The Millennium Summit follow-up report of the U.N. secretary-general proclaims that “there can be no peace without development and no development without peace.”
The report also identifies effective governance based on the rule of law and sound institutions as both a key outcome and enabler under a sustainable development framework by linking economic growth, social justice and environmental stewardship into a post-2015 framework.
Numerous mentions of land and land-related priorities are contained in the report including: agriculture, distribution, degradation, use, farming, food, nutrition, forests, natural resource management, urbanization, rural areas, slums and small-holder farmers. It also observes that “conflicts and instability have halted or reversed progress in many countries.”
For the post-2015 period, the Overseas Development Institute reports that both old and new forms of development finance are demonstrating a congruence of interests around private sector, infrastructure, agriculture, climate change, health and growth.
Secure land rights are related to each of these interests, yet few donors include land rights in their assistance portfolios. Given the number of conflicts related to land and land-related issues, if peace and development are closely linked “enablers” of human security, then greater attention must be paid by donors to develop a comprehensive approach to examining and mitigating land-based conflicts.

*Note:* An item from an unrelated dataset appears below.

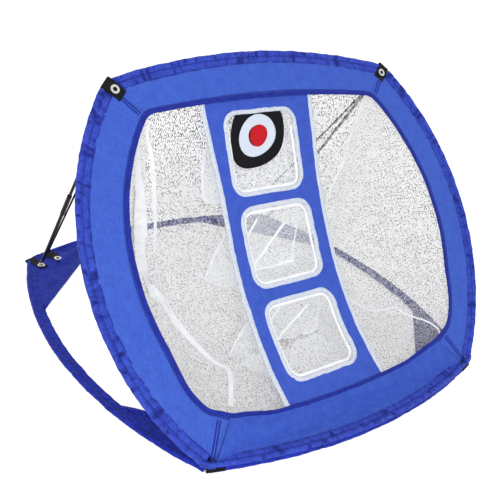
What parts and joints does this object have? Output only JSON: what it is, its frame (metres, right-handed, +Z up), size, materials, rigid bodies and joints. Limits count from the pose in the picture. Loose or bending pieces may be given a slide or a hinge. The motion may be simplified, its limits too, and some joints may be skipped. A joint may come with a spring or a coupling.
{
  "type": "golf chipping net",
  "caption": "Pop-up golf chipping net: leaning fabric front with target pockets and a net bag, flat base hoop, support rods.",
  "frame": {"origin": "on the ground, under the middle of the base and front hoops' outline", "axes": "+X to the right seen from the front, +Y from the front edge towards the back of the base, +Z up"},
  "size_m": [0.7266, 0.6876, 0.4435],
  "materials": {
    "wire": "satin",
    "sleeve_fabric": "matt woven",
    "base_fabric": "matt woven",
    "lower_fabric": "matt woven",
    "panel_fabric": "matt woven",
    "strip_fabric": "matt woven",
    "white_tape": "matt",
    "white_net": "open mesh",
    "bright_metal": "polished",
    "black_webbing": "ribbed",
    "rod_coating": "satin",
    "black_elastic": "braided",
    "black_cloth": "matt",
    "white_print": "matt",
    "red_print": "matt"
  },
  "bodies": {
    "base": {"base_hoop_wire": "wire", "base_sleeve_left": "sleeve_fabric", "base_sleeve_right": "sleeve_fabric", "base_sleeve_back": "sleeve_fabric", "base_sleeve_front": "sleeve_fabric", "gusset_front_left": "base_fabric", "gusset_front_right": "base_fabric", "gusset_back_left": "base_fabric", "gusset_back_right": "base_fabric", "front_edge_wire": "wire", "front_edge_sleeve": "sleeve_fabric", "front_apron": "lower_fabric", "hinge_strap_left": "black_webbing", "hinge_strap_right": "black_webbing", "base_tab_left": "black_webbing", "base_tab_right": "black_webbing", "spare_tab_left": "black_webbing", "spare_tab_right": "black_webbing", "base_eyelet_left": "bright_metal", "base_eyelet_right": "bright_metal", "spare_eyelet_left": "bright_metal", "spare_eyelet_right": "bright_metal"},
    "panel": {"panel_hoop_wire": "wire", "panel_sleeve_left": "sleeve_fabric", "panel_sleeve_right": "sleeve_fabric", "panel_sleeve_top": "sleeve_fabric", "border_left": "panel_fabric", "border_right": "panel_fabric", "border_top": "panel_fabric", "border_bottom": "lower_fabric", "centre_strip": "strip_fabric", "strip_binding_left": "white_tape", "strip_binding_right": "white_tape", "hole_binding_top": "white_tape", "hole_binding_middle": "white_tape", "hole_binding_bottom": "white_tape", "pocket_top": "white_net", "pocket_middle": "white_net", "pocket_bottom": "white_net", "net_bag": "white_net", "top_tab_left": "black_webbing", "top_tab_right": "black_webbing", "top_eyelet_left": "bright_metal", "top_eyelet_right": "bright_metal", "elastic_cord_left": "black_elastic", "elastic_cord_right": "black_elastic"},
    "target_flap": {"target_patch": "black_cloth", "target_white_ring": "white_print", "target_red_spot": "red_print"},
    "rod_left": {"rod_lower_left": "rod_coating", "rod_ferrule_left": "rod_coating", "rod_upper_left": "rod_coating", "rod_tips_left": "bright_metal"},
    "rod_right": {"rod_lower_right": "rod_coating", "rod_ferrule_right": "rod_coating", "rod_upper_right": "rod_coating", "rod_tips_right": "bright_metal"}
  },
  "joints": [
    {"name": "panel_fold", "type": "hinge", "parent": "base", "child": "panel", "pos_m": [0, -0.2975, 0.0098], "axis": [1, 0, 0], "range_deg": [-34, 0], "deforming": ["net_bag", "pocket_top", "pocket_middle", "pocket_bottom", "elastic_cord_left", "elastic_cord_right"]},
    {"name": "target_flap_swing", "type": "hinge", "parent": "panel", "child": "target_flap", "pos_m": [-0.02, 0.00733, 0.3644], "axis": [1, 0, 0], "range_deg": [0, 14]},
    {"name": "rod_left_lay_back", "type": "hinge", "parent": "base", "child": "rod_left", "pos_m": [-0.25475, 0.26431, 0.00845], "axis": [1, 0, 0], "range_deg": [-113.73, 0]},
    {"name": "rod_right_lay_back", "type": "hinge", "parent": "base", "child": "rod_right", "pos_m": [0.25475, 0.26431, 0.00845], "axis": [1, 0, 0], "range_deg": [-113.73, 0]}
  ],
  "couplings": [
    {"joint": "rod_left_lay_back", "follows": "panel_fold", "ratio": 3.345},
    {"joint": "rod_right_lay_back", "follows": "panel_fold", "ratio": 3.345}
  ]
}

A fascinating 2006 policy study on land rights and land conflicts in Africa by the Danish Institute for International Studies explored the vital importance of land issues to social and economic development, finding that land is a conflict-ridden resource and that disputes about land occur at all levels.
More recently, the Institute for Economics & Peace studied why conflict occurs and identified pillars of peace. Land and property rights, fall under both the pillars of a well-functioning government — effectiveness and the rule of law — and the equitable distribution of resources. The study explores peace drivers and finds that countries with better property rights tend to be more peaceful and that inequality in land ownership is associated with greater reductions in peace. Positive peace, the study notes, can be defined as “the attitudes, institutions and structures that, when strengthened, lead to a more peaceful society.”

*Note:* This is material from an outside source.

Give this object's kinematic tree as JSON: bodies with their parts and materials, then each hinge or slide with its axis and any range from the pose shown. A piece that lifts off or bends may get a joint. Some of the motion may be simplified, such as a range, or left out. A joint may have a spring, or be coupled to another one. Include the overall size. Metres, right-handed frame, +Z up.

The U.N. General Assembly’s new president on Sept. 17 provided a wonderful opportunity to further explore the link between land, human rights and the rule of law as part of a post-2015 sustainable development framework.
Due to the limited support by donors for land tenure and property rights efforts, many countries have been increasingly driving their own efforts to respond to local conflict. Countries such as India have made great progress strengthening land rights and developing modern land administration systems by budgeting $200 million to purchase homesteads for the poor and in the process, improved land tenure security and expanded their domestic tax revenue. As poor citizens slowly become taxpayers, there will be more scope for such initiatives to be funded domestically.
At the same time, the dedication of such funds by countries such as India should encourage the world donor community to more closely focus on the 4.5 billion of the world’s estimated 6 billion land parcels which are “held informally and are susceptible to disputes, land grabs, environmental degradation, food insecurity and social unrest.” An estimated 90 percent of the land in Africa falls into this category.
With support from the Bill & Melinda Gates Foundation, World Resources Institute and Landesa recently launched its Focus on Land in Africa website which focuses on both key land development themes and property rights issues to elevate land rights as an urgent priority for development and conflict mitigation in Africa. The site contains example after example of the interconnected nature of land rights and conflict.
If land and property rights are “enablers” and “pillars” of peace, greater emphasis and targeted funding must be placed on efforts to provide secure land rights to the world’s poor if we are to meet both our post-2015 challenges and contribute to conflict mitigation. The 2012 report on multilateral aid by the Organization for Economic Cooperation and Development reports that of the 55 percent of aid that goes to countries, 83 percent is disbursed to fragile and conflict-affected low-income countries. What if 50 percent of that aid were directed toward the attitudes, institutions and structures related to the rule of law, secure land tenure and property rights?